Your goal: Copy out all of the data below with no alterations.

###

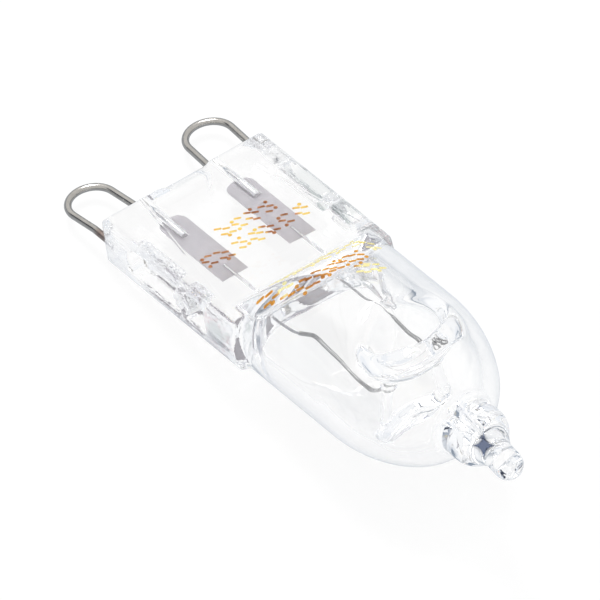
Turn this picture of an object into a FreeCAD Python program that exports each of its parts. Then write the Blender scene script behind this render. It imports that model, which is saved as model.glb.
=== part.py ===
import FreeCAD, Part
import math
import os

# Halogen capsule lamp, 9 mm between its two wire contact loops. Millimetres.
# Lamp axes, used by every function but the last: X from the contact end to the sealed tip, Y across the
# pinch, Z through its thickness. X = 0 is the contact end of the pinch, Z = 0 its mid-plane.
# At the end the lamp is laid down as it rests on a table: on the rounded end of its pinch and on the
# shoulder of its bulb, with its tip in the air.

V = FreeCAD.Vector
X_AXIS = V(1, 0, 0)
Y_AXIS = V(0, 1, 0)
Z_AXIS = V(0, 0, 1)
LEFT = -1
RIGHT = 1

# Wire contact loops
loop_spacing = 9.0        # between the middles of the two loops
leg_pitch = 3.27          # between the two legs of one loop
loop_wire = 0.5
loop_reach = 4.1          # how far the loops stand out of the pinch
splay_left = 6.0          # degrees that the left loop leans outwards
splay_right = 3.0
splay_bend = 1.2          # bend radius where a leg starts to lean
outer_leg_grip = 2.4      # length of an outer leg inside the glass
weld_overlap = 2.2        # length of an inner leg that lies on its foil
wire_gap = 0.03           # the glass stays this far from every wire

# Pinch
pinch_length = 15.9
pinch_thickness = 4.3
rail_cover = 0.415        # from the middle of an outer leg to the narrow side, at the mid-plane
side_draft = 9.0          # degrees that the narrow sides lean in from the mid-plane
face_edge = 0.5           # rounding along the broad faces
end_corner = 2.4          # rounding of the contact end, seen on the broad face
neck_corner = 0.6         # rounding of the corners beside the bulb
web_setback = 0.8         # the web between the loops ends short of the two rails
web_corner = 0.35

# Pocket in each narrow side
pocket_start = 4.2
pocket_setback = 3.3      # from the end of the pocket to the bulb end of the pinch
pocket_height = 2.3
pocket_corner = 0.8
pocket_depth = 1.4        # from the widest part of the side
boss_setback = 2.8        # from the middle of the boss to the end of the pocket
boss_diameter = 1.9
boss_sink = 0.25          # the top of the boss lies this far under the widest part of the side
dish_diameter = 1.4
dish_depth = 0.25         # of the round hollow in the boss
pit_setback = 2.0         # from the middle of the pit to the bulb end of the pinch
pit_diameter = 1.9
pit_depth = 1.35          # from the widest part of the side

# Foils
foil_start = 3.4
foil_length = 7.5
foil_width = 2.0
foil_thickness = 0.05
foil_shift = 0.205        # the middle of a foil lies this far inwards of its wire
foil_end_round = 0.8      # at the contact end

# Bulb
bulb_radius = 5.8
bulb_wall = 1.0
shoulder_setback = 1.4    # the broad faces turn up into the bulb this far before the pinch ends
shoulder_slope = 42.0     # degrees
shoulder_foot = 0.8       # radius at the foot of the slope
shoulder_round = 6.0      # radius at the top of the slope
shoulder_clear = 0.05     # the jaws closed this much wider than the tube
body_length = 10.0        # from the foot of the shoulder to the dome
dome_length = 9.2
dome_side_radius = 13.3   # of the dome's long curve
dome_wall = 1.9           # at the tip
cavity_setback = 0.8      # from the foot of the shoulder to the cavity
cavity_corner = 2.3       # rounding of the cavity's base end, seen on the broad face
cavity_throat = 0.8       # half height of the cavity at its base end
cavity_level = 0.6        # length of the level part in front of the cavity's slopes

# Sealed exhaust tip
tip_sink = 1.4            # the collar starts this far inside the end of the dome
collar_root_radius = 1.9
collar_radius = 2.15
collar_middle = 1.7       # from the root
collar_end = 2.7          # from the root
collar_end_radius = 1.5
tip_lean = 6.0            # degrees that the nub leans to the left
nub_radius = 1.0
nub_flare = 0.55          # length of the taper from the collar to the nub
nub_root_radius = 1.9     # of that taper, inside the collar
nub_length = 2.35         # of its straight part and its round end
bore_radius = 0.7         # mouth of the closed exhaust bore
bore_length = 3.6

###

Response:
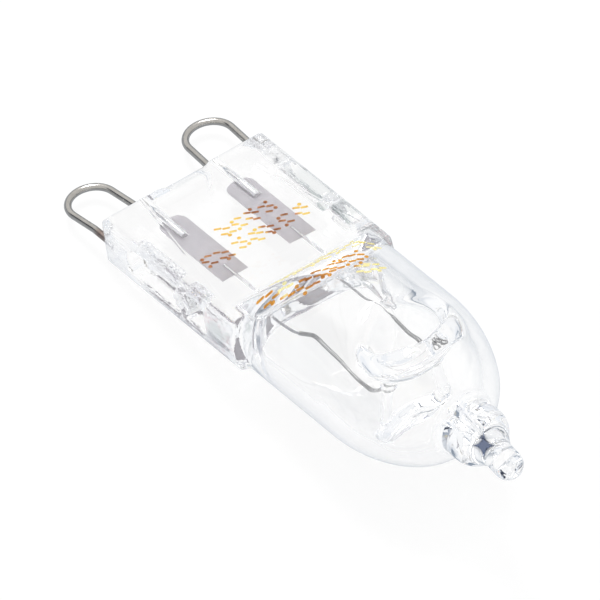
Turn this picture of an object into a FreeCAD Python program that exports each of its parts. Then write the Blender scene script behind this render. It imports that model, which is saved as model.glb.
=== part.py ===
import FreeCAD, Part
import math
import os

# Halogen capsule lamp, 9 mm between its two wire contact loops. Millimetres.
# Lamp axes, used by every function but the last: X from the contact end to the sealed tip, Y across the
# pinch, Z through its thickness. X = 0 is the contact end of the pinch, Z = 0 its mid-plane.
# At the end the lamp is laid down as it rests on a table: on the rounded end of its pinch and on the
# shoulder of its bulb, with its tip in the air.

V = FreeCAD.Vector
X_AXIS = V(1, 0, 0)
Y_AXIS = V(0, 1, 0)
Z_AXIS = V(0, 0, 1)
LEFT = -1
RIGHT = 1

# Wire contact loops
loop_spacing = 9.0        # between the middles of the two loops
leg_pitch = 3.27          # between the two legs of one loop
loop_wire = 0.5
loop_reach = 4.1          # how far the loops stand out of the pinch
splay_left = 6.0          # degrees that the left loop leans outwards
splay_right = 3.0
splay_bend = 1.2          # bend radius where a leg starts to lean
outer_leg_grip = 2.4      # length of an outer leg inside the glass
weld_overlap = 2.2        # length of an inner leg that lies on its foil
wire_gap = 0.03           # the glass stays this far from every wire

# Pinch
pinch_length = 15.9
pinch_thickness = 4.3
rail_cover = 0.415        # from the middle of an outer leg to the narrow side, at the mid-plane
side_draft = 9.0          # degrees that the narrow sides lean in from the mid-plane
face_edge = 0.5           # rounding along the broad faces
end_corner = 2.4          # rounding of the contact end, seen on the broad face
neck_corner = 0.6         # rounding of the corners beside the bulb
web_setback = 0.8         # the web between the loops ends short of the two rails
web_corner = 0.35

# Pocket in each narrow side
pocket_start = 4.2
pocket_setback = 3.3      # from the end of the pocket to the bulb end of the pinch
pocket_height = 2.3
pocket_corner = 0.8
pocket_depth = 1.4        # from the widest part of the side
boss_setback = 2.8        # from the middle of the boss to the end of the pocket
boss_diameter = 1.9
boss_sink = 0.25          # the top of the boss lies this far under the widest part of the side
dish_diameter = 1.4
dish_depth = 0.25         # of the round hollow in the boss
pit_setback = 2.0         # from the middle of the pit to the bulb end of the pinch
pit_diameter = 1.9
pit_depth = 1.35          # from the widest part of the side

# Foils
foil_start = 3.4
foil_length = 7.5
foil_width = 2.0
foil_thickness = 0.05
foil_shift = 0.205        # the middle of a foil lies this far inwards of its wire
foil_end_round = 0.8      # at the contact end

# Bulb
bulb_radius = 5.8
bulb_wall = 1.0
shoulder_setback = 1.4    # the broad faces turn up into the bulb this far before the pinch ends
shoulder_slope = 42.0     # degrees
shoulder_foot = 0.8       # radius at the foot of the slope
shoulder_round = 6.0      # radius at the top of the slope
shoulder_clear = 0.05     # the jaws closed this much wider than the tube
body_length = 10.0        # from the foot of the shoulder to the dome
dome_length = 9.2
dome_side_radius = 13.3   # of the dome's long curve
dome_wall = 1.9           # at the tip
cavity_setback = 0.8      # from the foot of the shoulder to the cavity
cavity_corner = 2.3       # rounding of the cavity's base end, seen on the broad face
cavity_throat = 0.8       # half height of the cavity at its base end
cavity_level = 0.6        # length of the level part in front of the cavity's slopes

# Sealed exhaust tip
tip_sink = 1.4            # the collar starts this far inside the end of the dome
collar_root_radius = 1.9
collar_radius = 2.15
collar_middle = 1.7       # from the root
collar_end = 2.7          # from the root
collar_end_radius = 1.5
tip_lean = 6.0            # degrees that the nub leans to the left
nub_radius = 1.0
nub_flare = 0.55          # length of the taper from the collar to the nub
nub_root_radius = 1.9     # of that taper, inside the collar
nub_length = 2.35         # of its straight part and its round end
bore_radius = 0.7         # mouth of the closed exhaust bore
bore_length = 3.6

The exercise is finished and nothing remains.